The Adelphoi Zangaki (Zangaki Brothers) were two brothers of Greek origin, active as photographers in Ottoman Egypt from the 1860s through to the 1890s. Little is known about them, except their initials, C. and G., and that they worked out of Port Said and Cairo from around the 1860s through to at least the 1890s. Many of the Zangaki photographs are signed with a brother’s initial and/or a place of business, e.g., “C. Zangaki” or “Zangaki, Cairo” or occasionally “A. Zangaki”.

The two brothers specialized in photographing ancient monuments and scenes of everyday life, producing photographic prints for the tourist trade, but it remains unclear how they came to learn photography. However, shortly after their arrival in Egypt they had become established photographers with studios in Cairo and Port Said.

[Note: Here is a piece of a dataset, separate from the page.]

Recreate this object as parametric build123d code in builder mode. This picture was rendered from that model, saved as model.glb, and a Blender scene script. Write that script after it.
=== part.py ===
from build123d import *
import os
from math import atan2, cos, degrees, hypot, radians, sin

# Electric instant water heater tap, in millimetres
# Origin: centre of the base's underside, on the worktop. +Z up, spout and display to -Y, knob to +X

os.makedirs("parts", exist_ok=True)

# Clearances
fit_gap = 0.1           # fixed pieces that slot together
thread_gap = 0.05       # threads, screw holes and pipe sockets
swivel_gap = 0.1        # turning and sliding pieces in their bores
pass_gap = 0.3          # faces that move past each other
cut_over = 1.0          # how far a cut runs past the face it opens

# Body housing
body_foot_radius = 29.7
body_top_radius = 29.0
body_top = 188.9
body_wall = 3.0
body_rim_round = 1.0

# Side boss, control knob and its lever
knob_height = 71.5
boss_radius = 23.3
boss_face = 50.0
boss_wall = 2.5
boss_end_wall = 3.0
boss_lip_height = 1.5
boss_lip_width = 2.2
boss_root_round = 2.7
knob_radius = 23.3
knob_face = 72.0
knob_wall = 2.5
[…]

The Zangaki brothers traveled along the Nile, accompanied by a horse-drawn darkroom wagon to document the Egyptian scenery, architecture and events. Their pictures included views of the pyramids at Giza or the Sphinx and cities, as well of Egyptians going about their daily lives. They occasionally worked with the French photographer Hippolyte Arnoux in Port Said, documenting the works on the Suez Canal. They were also among the first commercial photographers to produce large-scale images of late 19th- century Egypt.